Florida has a new attraction—a 17.7-foot-long (5.4-meter-long) Burmese python, the biggest snake of that species ever found in the southeastern U.S. state, scientists say.
What's more, a necropsy on the euthanized python revealed she was carrying 87 eggs—also a state record for the species, a University of Florida team announced Monday.
Captured in Everglades National Park, the "monstrous" constrictor will eventually be displayed at the Florida Museum of Natural History, according to the university.
The Everglades is home to a growing population of the invasive Asian pythons, many of which originate from snakes that either escaped into or were dumped into the wild in the 1990s.
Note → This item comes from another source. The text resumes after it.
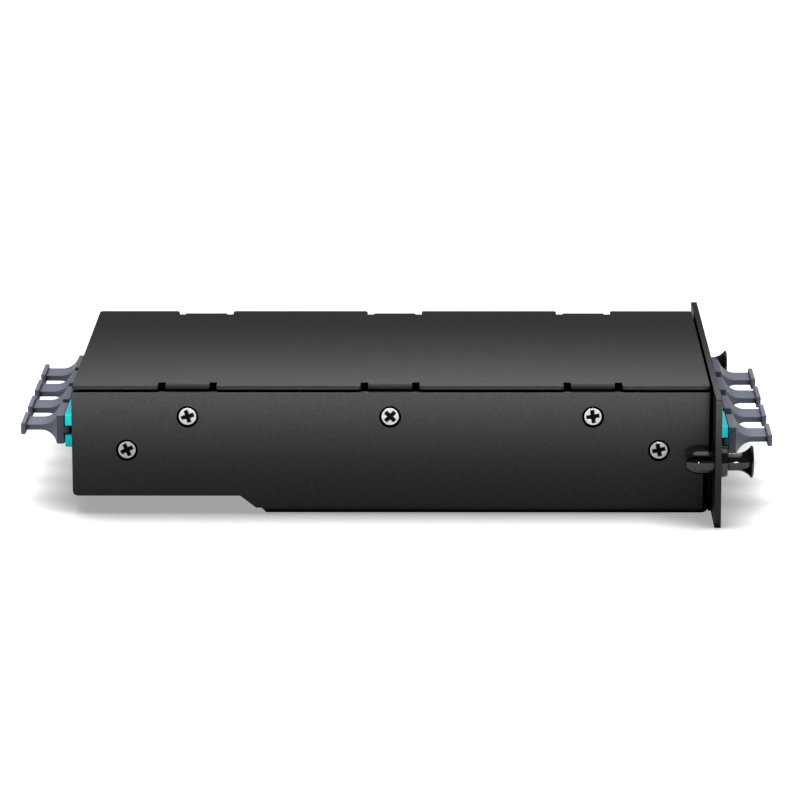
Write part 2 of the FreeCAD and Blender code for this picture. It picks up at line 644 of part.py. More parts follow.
def latch_grommet(y):
    """Flanged bush with a split, bulged barrel that snaps through the plate."""
    seat = PANEL_SHEET + SMALL_GAP
    face = seat + GROMMET_THICKNESS
    outer = GROMMET_FLANGE / 2
    rim = outer - GROMMET_TAPER
    barrel = LATCH_HOLE / 2 - LATCH_FIT
    bore = SHAFT_WIDTH / 2 + SHAFT_FIT
    room = TIP_WIDTH / 2 + TIP_ROOM
    collar = PANEL_SHEET - COLLAR_DEPTH
    bulge = BARREL_BULGE / 2
    nose = SHAFT_WIDTH / 2 - SHAFT_FIT
    nose_wall = BARREL_LENGTH - (bulge - room)
    profile = polyline([(-BARREL_LENGTH, room - SMALL_GAP), (-BARREL_LENGTH, nose), (-nose_wall, nose),
                        (-nose_wall, room), (collar, room), (collar, bore), (face, bore),
                        (face, rim - GROMMET_EDGE)])
    edge = ARC_MIDDLE * GROMMET_EDGE
    profile.append(arc((face, rim - GROMMET_EDGE), (face - edge, rim - edge), (face - GROMMET_EDGE, rim)))
    profile += polyline([(face - GROMMET_EDGE, rim), (seat, outer), (seat, barrel), (-SMALL_GAP, barrel),
                         (-BULGE_PLACE, bulge)])
    middle = (BULGE_PLACE + BARREL_LENGTH) / 2
    sag = BARREL_SAG * (bulge - room) + SMALL_GAP
    profile.append(arc((-BULGE_PLACE, bulge), (-middle, bulge - sag), (-BARREL_LENGTH, room - SMALL_GAP)))
    made = turned(profile)
    for width, height in ((PRONG_SLOT, BARREL_BULGE + 1), (BARREL_BULGE + 1, PRONG_SLOT)):
        made = made.cut(block(-BARREL_LENGTH - 1, -PRONG_ROOT, width, height))
    made.rotate(V(0, 0, 0), V(1, 0, 0), -PRONG_TURN)
    made.translate(V(0, y, LATCH_Z))
    return made


def latch_plunger(y):
    """Trumpet-shaped knob with a shaft whose tip spreads the grommet's prongs."""
    start = PANEL_SHEET + GROMMET_THICKNESS + 2 * SMALL_GAP
    neck = KNOB_NECK / 2
    knob = KNOB_WIDTH / 2
    flare = start + KNOB_NECK_LENGTH
    end = start + KNOB_LENGTH
    rim = end - KNOB_RIM
    shaft = SHAFT_WIDTH / 2
    tip = TIP_WIDTH / 2
    shoulder = PANEL_SHEET - COLLAR_DEPTH - LATCH_TRAVEL - TIP_ROOM
    nose = shoulder - TIP_LENGTH
    profile = polyline([(end, 0), (nose, 0), (nose, shaft / 2), (nose + TIP_NOSE, tip),
                        (shoulder - TIP_SLOPE, tip), (shoulder, shaft), (start, shaft), (start, neck),
                        (flare, neck)])
    run = rim - flare
    rise = knob - neck
    radius = (run ** 2 + rise ** 2) / (2 * rise)
    half_turn = math.asin(run / radius) / 2
    middle = (flare + radius * math.sin(half_turn), neck + radius * (1 - math.cos(half_turn)))
    profile.append(arc((flare, neck), middle, (rim, knob)))
    edge = ARC_MIDDLE * KNOB_RIM
    profile.append(arc((rim, knob), (end - edge, knob - edge), (end, knob - KNOB_RIM)))
    profile += polyline([(end, knob - KNOB_RIM), (end, 0)])
    made = turned(profile)
    made.translate(V(0, y, LATCH_Z))
    return made


def inner_connector():
    """Connector held in the inner pocket of an adapter: keyed housing, ferrule, grip sleeve, crimp."""
    nose = PORT_DEPTH - ADAPTER_DEPTH - CONNECTOR_GAP
    back = -ADAPTER_DEPTH - CONNECTOR_GAP
    width = PORT_WIDTH - 2 * CONNECTOR_GAP
    height = PORT_HEIGHT - 2 * CONNECTOR_GAP
    housing = block(back, nose, width, height)
    key = block(back, nose - KEYWAY_WIDTH, KEYWAY_WIDTH - 2 * CONNECTOR_GAP, KEYWAY_DEPTH,
                (height + KEYWAY_DEPTH) / 2)
    ferrule = block(nose, nose + FERRULE_LENGTH, FERRULE_WIDTH, FERRULE_HEIGHT)
    sleeve = block(back - SLEEVE_LENGTH, back, SLEEVE_WIDTH, SLEEVE_HEIGHT)
    sleeve = rounded(sleeve, SLEEVE_ROUND, 0, corners(SLEEVE_WIDTH / 2, SLEEVE_HEIGHT / 2))
    crimp = rod(back - SLEEVE_LENGTH - CRIMP_LENGTH, back - SLEEVE_LENGTH, CRIMP_WIDTH / 2)
    return housing.fuse([key, ferrule, sleeve, crimp]).removeSplitter()


def boot():
    """Tapered strain relief over the crimp and the lead."""
    start = -CONNECTOR_TAIL - SMALL_GAP
    end = -BOOT_TAIL
    step = start - CRIMP_LENGTH - SMALL_GAP
    wide = CRIMP_WIDTH / 2 + LEAD_FIT
    narrow = LEAD_WIDTH / 2 + LEAD_FIT
    outside = BOOT_WIDTH / 2
    return turned(polyline([(start, wide), (start, outside), (step, outside), (end, BOOT_END / 2),
                            (end, narrow), (step, narrow), (step, wide), (start, wide)]))


def fibre_lead(rear_y, front_y):
    """Round lead between two connectors: straight out of each boot, with an even S-bend between."""
    start = V(REAR_FACE + LEAD_START, rear_y, REAR_PORT_Z)
    end = V(PANEL_SHEET - LEAD_START, front_y, FRONT_PORT_Z)
    leave = V(REAR_GUIDE_X + GUIDE_WEB / 2 + GUIDE_PAST, rear_y, REAR_PORT_Z)
    enter = V(FRONT_GUIDE_X - GUIDE_WEB / 2 - GUIDE_PAST, front_y, FRONT_PORT_Z)
    shift = V(0, front_y - rear_y, FRONT_PORT_Z - REAR_PORT_Z)
    run = enter.x - leave.x
    radius = (run ** 2 + shift.Length ** 2) / (4 * shift.Length)
    turn = math.asin(run / 2 / radius) / 2
    along = V(radius * math.sin(turn), 0, 0)
    aside = V(shift).normalize() * (radius * (1 - math.cos(turn)))
    middle = (leave + enter) * 0.5
    path = [Part.LineSegment(start, leave), Part.Arc(leave, leave + along + aside, middle),
            Part.Arc(middle, enter - along - aside, enter), Part.LineSegment(enter, end)]
    spine = Part.Wire([piece.toShape() for piece in path])
    section = Part.Wire(Part.makeCircle(LEAD_WIDTH / 2, start, V(1, 0, 0)))
    return spine.makePipeShell([section], True, False)


def lead_guide(x, pitch, lead_z):
    """Moulded comb that stands on the floor and holds the leads in open-topped slots."""
    half = (PORT_COUNT - 1) * pitch / 2 + GUIDE_MARGIN
    reach = GUIDE_FOOT / 2
    foot = box(x - reach, x + reach, -half, half, FLOOR_TOP, FLOOR_TOP + GUIDE_FOOT_HEIGHT)
    web = box(x - GUIDE_WEB / 2, x + GUIDE_WEB / 2, -half, half, FLOOR_TOP, lead_z + GUIDE_RIM)
    comb = foot.fuse(web)
    radius = LEAD_WIDTH / 2 + LEAD_FIT
    for y in port_places(pitch):
        comb = comb.cut(rod(x - GUIDE_WEB, x + GUIDE_WEB, radius, y, lead_z))
        comb = comb.cut(box(x - GUIDE_WEB, x + GUIDE_WEB, y - radius, y + radius, lead_z, COVER_TOP))
    return comb.removeSplitter()


def build():
    """Every sub-part by node name."""
    front = port_places(FRONT_PITCH)
    rear = port_places(REAR_PITCH)
    parts = {
        "base_tray": base_tray(),
        "top_cover": top_cover(),
        "front_plate": front_plate(),
        "front_bracket": front_bracket(),
        "rear_bracket": rear_bracket(),
        "cover_screws": cover_screws(),
        "bracket_screws": bracket_screws(),
        "front_adapter_clips": Part.makeCompound([at_front(adapter_clip(), y) for y in front]),
        "rear_adapter_clips": Part.makeCompound([at_rear(adapter_clip(), y) for y in rear]),
        "rear_lead_guide": lead_guide(REAR_GUIDE_X, REAR_PITCH, REAR_PORT_Z),
        "front_lead_guide": lead_guide(FRONT_GUIDE_X, FRONT_PITCH, FRONT_PORT_Z),
    }
    for name, side in (("near", -1), ("far", 1)):
        parts[name + "_latch_grommet"] = latch_grommet(side * LATCH_SPAN / 2)
        parts[name + "_latch_plunger"] = latch_plunger(side * LATCH_SPAN / 2)
    port_pieces = {"adapter": adapter(), "dust_cap": dust_cap(), "inner_connector": inner_connector(),
                   "boot": boot()}
    for n in range(PORT_COUNT):
        for name, shape in port_pieces.items():
            parts["front_%s_%d" % (name, n + 1)] = at_front(shape, front[n])
            parts["rear_%s_%d" % (name, n + 1)] = at_rear(shape, rear[n])
        parts["fibre_lead_%d" % (n + 1)] = fibre_lead(rear[n], front[n])
    return parts


os.makedirs("parts", exist_ok=True)
for node, shape in build().items():
    shape.exportStep("parts/" + node + ".step")
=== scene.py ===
"""Fibre cassette: finishes, moulded pieces and a plain stage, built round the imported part."""
import json
import math

import bmesh
import bpy
import numpy as np
from bpy.props import FloatProperty, FloatVectorProperty, IntProperty, PointerProperty
from mathutils import Matrix, Vector

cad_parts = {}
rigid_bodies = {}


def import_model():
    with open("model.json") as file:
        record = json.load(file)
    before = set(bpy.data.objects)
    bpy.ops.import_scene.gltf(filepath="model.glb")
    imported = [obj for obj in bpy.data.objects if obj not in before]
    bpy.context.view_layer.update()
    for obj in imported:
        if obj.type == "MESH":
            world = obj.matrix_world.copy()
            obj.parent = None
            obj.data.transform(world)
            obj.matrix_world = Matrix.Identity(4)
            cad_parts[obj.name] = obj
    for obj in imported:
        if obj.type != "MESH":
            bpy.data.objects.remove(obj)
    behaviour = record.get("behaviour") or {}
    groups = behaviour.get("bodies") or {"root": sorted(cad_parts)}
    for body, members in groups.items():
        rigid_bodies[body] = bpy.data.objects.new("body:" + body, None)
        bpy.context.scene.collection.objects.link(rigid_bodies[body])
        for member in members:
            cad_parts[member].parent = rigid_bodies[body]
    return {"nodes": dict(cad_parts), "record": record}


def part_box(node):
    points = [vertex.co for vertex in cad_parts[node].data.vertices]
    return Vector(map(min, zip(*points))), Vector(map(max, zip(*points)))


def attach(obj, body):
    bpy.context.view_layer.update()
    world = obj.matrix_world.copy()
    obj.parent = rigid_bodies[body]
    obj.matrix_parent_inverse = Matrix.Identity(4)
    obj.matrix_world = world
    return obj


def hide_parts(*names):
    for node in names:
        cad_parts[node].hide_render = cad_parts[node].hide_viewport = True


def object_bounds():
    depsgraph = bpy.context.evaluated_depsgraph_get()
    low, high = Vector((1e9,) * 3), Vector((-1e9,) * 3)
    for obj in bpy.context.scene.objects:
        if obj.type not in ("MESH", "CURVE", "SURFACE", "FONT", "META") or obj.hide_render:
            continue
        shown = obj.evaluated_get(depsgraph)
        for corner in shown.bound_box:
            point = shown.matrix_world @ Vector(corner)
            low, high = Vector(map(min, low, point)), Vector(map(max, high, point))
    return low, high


bl_info = {
    "name": "Fibre Cassette",
    "version": (1, 0, 0),
    "blender": (4, 5, 0),
    "location": "View3D > Sidebar > Cassette",
    "description": "Finishes a folded-steel fibre cassette with its caps, adapters and latches",
    "category": "Object",
}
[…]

Sometimes adopted as a pet, the Burmese python is one of nine species of constrictor snakes—and about a million individual constrictors—that have been imported into the United States over the past 30 years, according to the U.S. Fish and Wildlife Service.
Burmese Python Finding Florida "Ideal"
Florida's previous biggest-snake record-holder was a 16.8-foot-long (5.12-meter-long) Burmese python. Finding a bigger one "is a great indication that conditions in Florida are really perfect for them," said J.D. Willson, a biologist and snake expert at the University of Arkansas.
Burmese pythons, he said, grow biggest where there's plentiful food—in captivity, they can reach lengths of over 20 feet (6 meters).